Die Fehlermeldung besagt er findet die Klasse
impad nicht.

Das hat nicht primär was mit JDOM zu tun, sondern 
du hast deine Klasse impad nicht gefunden was daran
liegen kann das das File der Klasse nicht impad.java 
heisst.

Zudem solltest du alle Klassenamen mit Grossem ersten
Buchstaben schreiben, das ist offizieller Java Stileguide.

Wie heisst die Datei in der impad liegt?


----------



## melmager (29. Dezember 2003)

häh ... 
mit andern Worten dasFile muss immer so heissen wie die Hauptklasse?

Ihhh warum steht das nirgens in den Büchern....

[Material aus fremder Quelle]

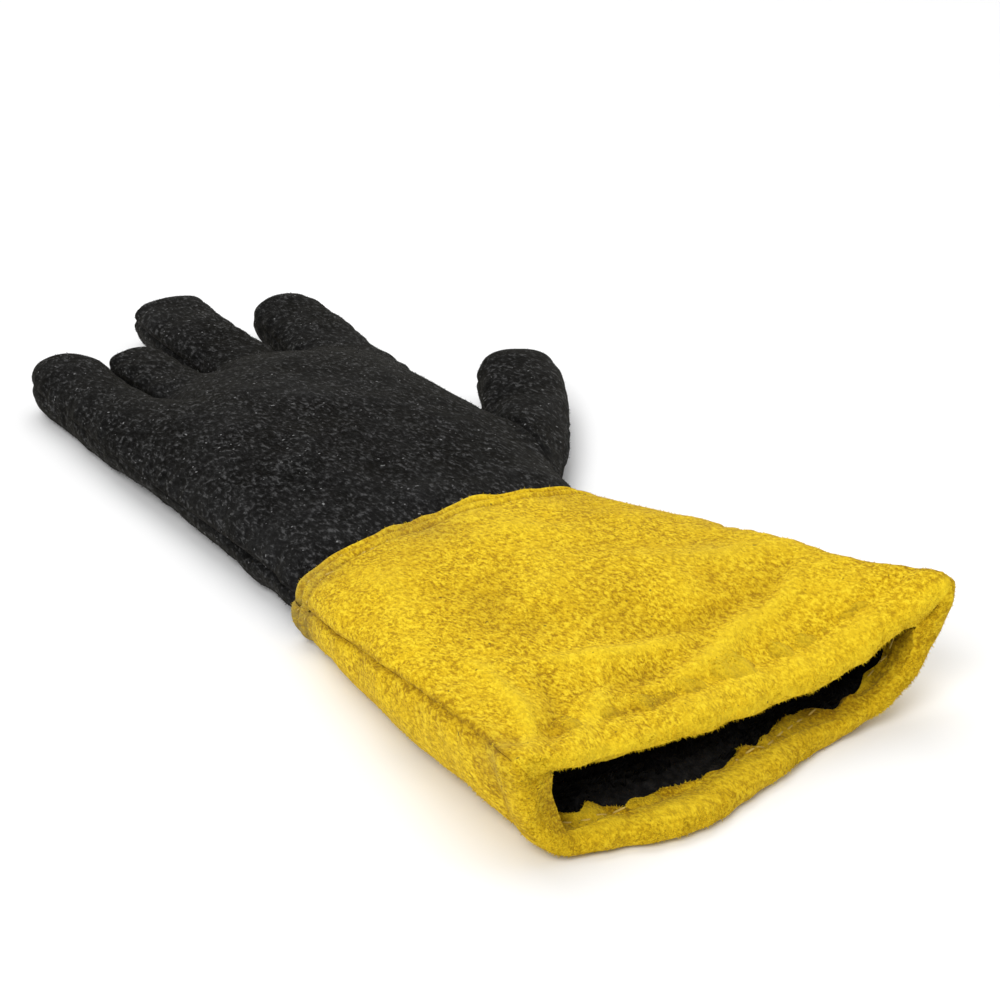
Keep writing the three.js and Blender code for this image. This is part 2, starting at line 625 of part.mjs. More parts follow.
// Cuff. Pairs of points, worked out as distance from the mouth and depth under the skin, make the
// folded wrist edge, the wall, the rolled lip and the turned hem. Each pair spans the leather.
function cuffPairs() {
  const pair = (along, outer, inner) => {
    return [new THREE.Vector2(along, outer), new THREE.Vector2(along, inner)];
  };
  const foldStart = CUFF_LENGTH - WRIST_TURN;
  const wrist = [
    { back: 0, outer: 0.7, inner: 1.3 },
    { back: 0.4, outer: 0.15, inner: 1.85 },
    { back: 1, outer: 0, inner: 2 },
  ];
  const wall = WALL_SHARES.map((share) => share * CUFF_LENGTH).reverse();
  const lip = [90, 50, 10, -30, -60, -90].map((degrees) => {
    const angle = THREE.MathUtils.degToRad(degrees);
    return [FOLD_RADIUS, HEM_SLOT / 2].map((radius) => {
      const [back, up] = [radius * Math.cos(angle), radius * Math.sin(angle)];
      return new THREE.Vector2(FOLD_RADIUS - back, FOLD_RADIUS - up);
    });
  });
  const hemDepth = 2 * FOLD_RADIUS;
  return [
    ...wrist.map(({ back, outer, inner }) => {
      return pair(CUFF_LENGTH - back * LEATHER, outer * LEATHER, inner * LEATHER);
    }),
    pair(foldStart, 0, 2 * LEATHER),
    pair(foldStart - LEATHER, 0, LEATHER),
    ...wall.filter((along) => along < foldStart - 2 * LEATHER).map((along) => pair(along, 0, LEATHER)),
    ...lip,
    pair(HEM_TURN * 0.6, hemDepth, hemDepth - LEATHER),
    pair(HEM_TURN, hemDepth, hemDepth - LEATHER),
  ];
}

const hemWave = (share) => 1 + 0.12 * Math.sin(9 * share + 0.8) + 0.06 * Math.sin(23 * share);

function cuffPanel(half) {
  const pairs = cuffPairs();
  const outline = [...pairs.map(([outer]) => outer), ...pairs.map(([, inner]) => inner).reverse()];
  const columns = Array.from({ length: KNUCKLE_COLUMNS + 1 }, (_, column) => {
    const share = column / KNUCKLE_COLUMNS;
    const spread = mix(share, (1 - Math.cos(Math.PI * share)) / 2, SEAM_CROWDING);
    return outline.map(({ x: along, y: depth }) => {
      const inHem = depth > LEATHER + HEM_SLOT / 2 && along <= HEM_TURN;
      const y = inHem ? along * mix(1, hemWave(spread), along / HEM_TURN) : along;
      const point = layerPoint(half, spread, y, depth);
      return point.setY(y - lipBow(half, point.x, y));
    });
  });
  return carried(columns, false);
}

// Lining. Each of its points goes out from the glove's middle until the leather's skin is its depth
// away, so that the wall keeps one thickness round tight corners too.
function liningRays(y) {
  const section = sectionAt(y);
  const heightAt = (curve, x) => {
    const i = Math.max(1, curve.points.findIndex((point) => point.x >= x));
    const [a, b] = [curve.points[i - 1], curve.points[i]];
    return mix(a.y, b.y, (x - a.x) / (b.x - a.x));
  };
  const middleAt = (x) => (heightAt(section.back, x) + heightAt(section.palm, x)) / 2;
  const inset = 17;
  const [low, high] = [section.size.left + inset, section.size.right - inset];
  const ends = [low, high].map((x) => new THREE.Vector2(x, middleAt(x)));
  const [left, right] = section.corners.map(({ inward, halfAngle }, i) => {
    const curve = section.back;
    const seam = pointOn(curve, i === 0 ? 0 : curve.total);
    const edge = (LEATHER + HEM_SLOT / 2) / Math.sin(halfAngle);
    return seam.addScaledVector(inward, edge).sub(ends[i]).angle();
  });
  const rays = [];
  const columns = 10;
  const spine = (i, angle) => {
    const x = mix(low, high, i / columns);
    rays.push({ start: new THREE.Vector2(x, middleAt(x)), angle });
  };
  const up = Math.PI / 2;
  const rightLow = right > Math.PI ? right - 2 * Math.PI : right;
  for (let i = 0; i <= columns; i += 1) spine(i, up);
  const fan = (from, to, count) => Array.from({ length: count }, (_, i) => mix(from, to, (i + 1) / (count + 1)));
  for (const angle of [...fan(up, rightLow, 2), rightLow, ...fan(rightLow, -up, 7)]) {
    rays.push({ start: ends[1], angle });
  }
  for (let i = columns; i >= 0; i -= 1) spine(i, -up);
  for (const angle of [...fan(3 * up, left, 5), left, ...fan(left, up, 2)]) {
    rays.push({ start: ends[0], angle });
  }
  return rays;
}

function distanceToSkin(section, point) {
  let nearest = Infinity;
  for (const { points } of [section.back, section.palm]) {
    for (let i = 1; i < points.length; i += 1) {
      const edge = points[i].clone().sub(points[i - 1]);
      const to = point.clone().sub(points[i - 1]);
      const share = clamp01(to.dot(edge) / edge.lengthSq());
      nearest = Math.min(nearest, to.addScaledVector(edge, -share).length());
    }
  }
  return nearest;
}

function liningPoint({ start, angle }, y, depth) {
  const section = sectionAt(y);
  const direction = new THREE.Vector2(Math.cos(angle), Math.sin(angle));
  let step = 0.5;
  let inner = 0;
  while (distanceToSkin(section, start.clone().addScaledVector(direction, inner + step)) > depth) inner += step;
  for (let i = 0; i < 12; i += 1) {
    step /= 2;
    if (distanceToSkin(section, start.clone().addScaledVector(direction, inner + step)) > depth) inner += step;
  }
  const point = start.clone().addScaledVector(direction, inner);
  const toBack = ease((1 + direction.y) / 2);
  const bow = mix(lipBow("palm", point.x, y), lipBow("back", point.x, y), toBack);
  return new THREE.Vector3(point.x, y - bow, point.y);
}

function lining() {
  const free = LEATHER + GAP + LINING_EASE;
  const underHand = TUCK_DEPTH + free;
  const slotEnd = HEM_TURN * 1.2;
  const tuckStart = CUFF_LENGTH - Math.max(HAND_TUCK, WRIST_TURN);
  const slotDepth = LEATHER + (HEM_SLOT - FLEECE_EDGE) / 2;
  const rows = [
    { y: FOLD_RADIUS + GAP, depth: slotDepth, wall: FLEECE_EDGE },
    { y: WALL_SHARES[0] * CUFF_LENGTH, depth: slotDepth, wall: FLEECE_EDGE },
    { y: slotEnd, depth: slotDepth, wall: FLEECE_EDGE },
    { y: slotEnd + FLEECE, depth: free, wall: FLEECE },
    ...WALL_SHARES.slice(2, -1).map((share) => ({ y: share * CUFF_LENGTH, depth: free, wall: FLEECE })),
    { y: tuckStart - 2, depth: underHand, wall: FLEECE },
    { y: CUFF_LENGTH + 0.3 * SWELL, depth: underHand, wall: FLEECE },
    { y: CUFF_LENGTH + 1.2 * SWELL, depth: free + GAP, wall: FLEECE },
    { y: CUFF_LENGTH + LINING_REACH, depth: free + GAP, wall: FLEECE },
  ];
  const rings = rows.map(({ y, depth, wall }) => {
    const rays = liningRays(y);
    return [depth, depth + wall].map((at) => rays.map((ray) => liningPoint(ray, y, at)));
  });
  const columns = rings[0][0].map((_, column) => {
    const skin = rings.map(([outer]) => outer[column]);
    const inside = rings.map(([, inner]) => inner[column]).reverse();
    return [...skin, ...inside];
  });
  return carried(columns, true);
}

const suede = (color, roughness) => new THREE.MeshStandardMaterial({ color, roughness, metalness: 0 });
const yellowSuede = suede(0xd9a514, 0.95);
const blackSuede = suede(0x2b2b2c, 0.93);
const darkFleece = suede(0x1f1f20, 1);

const glove = new THREE.Group();
function addPiece(name, geometry, material) {
  const piece = new THREE.Mesh(geometry, material.clone());
  piece.name = name;
  glove.add(piece);
}

const handHalves = hand();
const thumbHalves = thumb(handHalves);
const leatherPiece = ({ skin, normals, triangles }) => thickened(skin, normals, triangles);

addPiece("cuff_back", cuffPanel("back"), yellowSuede);
addPiece("cuff_palm", cuffPanel("palm"), yellowSuede);
addPiece("hand_back", leatherPiece(handHalves.back), blackSuede);
addPiece("hand_palm", leatherPiece(handHalves.palm), blackSuede);
addPiece("thumb_back", leatherPiece(thumbHalves.back), blackSuede);
addPiece("thumb_palm", leatherPiece(thumbHalves.palm), blackSuede);
addPiece("cuff_lining", lining(), darkFleece);

// The origin is the middle of the glove's footprint, on the ground
const box = new THREE.Box3().setFromObject(glove);
const footprint = box.getCenter(new THREE.Vector3());
glove.position.set(-footprint.x, -footprint.y, -box.min.z);

export default glove;
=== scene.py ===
"""Dresses a lined split-leather work gauntlet that lies on its palm.

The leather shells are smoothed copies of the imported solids, creased, puckered along their seams and
pressed in at their stitches. Loose fibres stand on the suede and its raw edges, and a deep pile lines
the cuff. All lengths are metres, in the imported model's frame: the mouth looks along -Y.
"""

import math
import random

import bmesh
import bpy
import numpy as np
from bpy.props import FloatProperty, FloatVectorProperty, IntProperty, PointerProperty
from bpy.types import Operator, Panel, PropertyGroup
from mathutils import Matrix, Vector, noise
from mathutils.bvhtree import BVHTree
from mathutils.kdtree import KDTree


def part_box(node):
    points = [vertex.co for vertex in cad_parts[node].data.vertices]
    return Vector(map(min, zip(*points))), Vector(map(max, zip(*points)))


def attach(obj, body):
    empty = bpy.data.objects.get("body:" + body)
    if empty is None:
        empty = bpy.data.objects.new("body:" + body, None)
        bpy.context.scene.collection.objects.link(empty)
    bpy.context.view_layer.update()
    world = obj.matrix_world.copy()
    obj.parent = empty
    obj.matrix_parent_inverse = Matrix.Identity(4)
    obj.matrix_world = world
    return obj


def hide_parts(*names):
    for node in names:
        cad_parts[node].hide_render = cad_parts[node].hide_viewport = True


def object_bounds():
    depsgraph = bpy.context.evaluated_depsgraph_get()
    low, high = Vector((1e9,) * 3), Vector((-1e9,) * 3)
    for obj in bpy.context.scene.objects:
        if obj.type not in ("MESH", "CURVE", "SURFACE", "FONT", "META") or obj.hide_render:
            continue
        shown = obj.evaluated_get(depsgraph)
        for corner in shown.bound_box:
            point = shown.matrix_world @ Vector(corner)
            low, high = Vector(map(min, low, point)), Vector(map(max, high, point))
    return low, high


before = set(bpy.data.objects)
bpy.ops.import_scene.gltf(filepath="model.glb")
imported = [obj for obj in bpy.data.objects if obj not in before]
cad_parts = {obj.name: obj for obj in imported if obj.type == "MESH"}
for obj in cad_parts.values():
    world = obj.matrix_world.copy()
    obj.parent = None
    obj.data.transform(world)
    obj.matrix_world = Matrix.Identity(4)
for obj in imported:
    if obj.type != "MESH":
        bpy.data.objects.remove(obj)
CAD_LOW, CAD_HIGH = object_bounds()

bl_info = {
    "name": "Work gauntlet",
    "version": (1, 0, 0),
    "blender": (4, 5, 0),
    "location": "3D View > Sidebar > Gauntlet",
    "description": "Suede, stitches, pile and a plain stage for a lined leather gauntlet",
    "category": "Object",
}

MM = 0.001
CUFF_LOW, CUFF_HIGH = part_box("cuff_palm")
WRIST_Y = CUFF_HIGH.y
MOUTH_Y = WRIST_Y - 127 * MM  # the mouth's corners
MOUTH_X = (CUFF_LOW.x + CUFF_HIGH.x) / 2  # middle of the mouth
HEM_ROW = 9.5 * MM  # hem stitches, behind the lip
HEM_DEPTH = 22 * MM  # the hem's gathers reach this far behind the lip
WRIST_ROWS = (2.6 * MM, 6.8 * MM)  # stitch rows, before the cuff's wrist edge
GROUND = 1.5 * MM  # leather lower than this lies on the floor

# Facing walls of a seam are drawn together: wholly within SEAM_TOUCH, partly within SEAM_REACH.
SEAM_TOUCH, SEAM_REACH = 1.7 * MM, 2.6 * MM
SEAM_SHUT = 1.0 * MM  # walls closer than this count as the seam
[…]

Aber nachdem ich das File umbenannt habe kommen wenigstens mehr Fehlermeldungen 

kann verzeichnis org.jdom nicht finden wie nett 

wieso Verzeichnis


----------



## Christian Fein (29. Dezember 2003)

> _Original geschrieben von melmager _
> *häh ...
> mit andern Worten dasFile muss immer so heissen wie die Hauptklasse?
> 
> ...



Weil die Klassen (innerhalb eines jar Files) immer den Verzeichnissen gepackt sind, wie sie in den Namespaces liegen.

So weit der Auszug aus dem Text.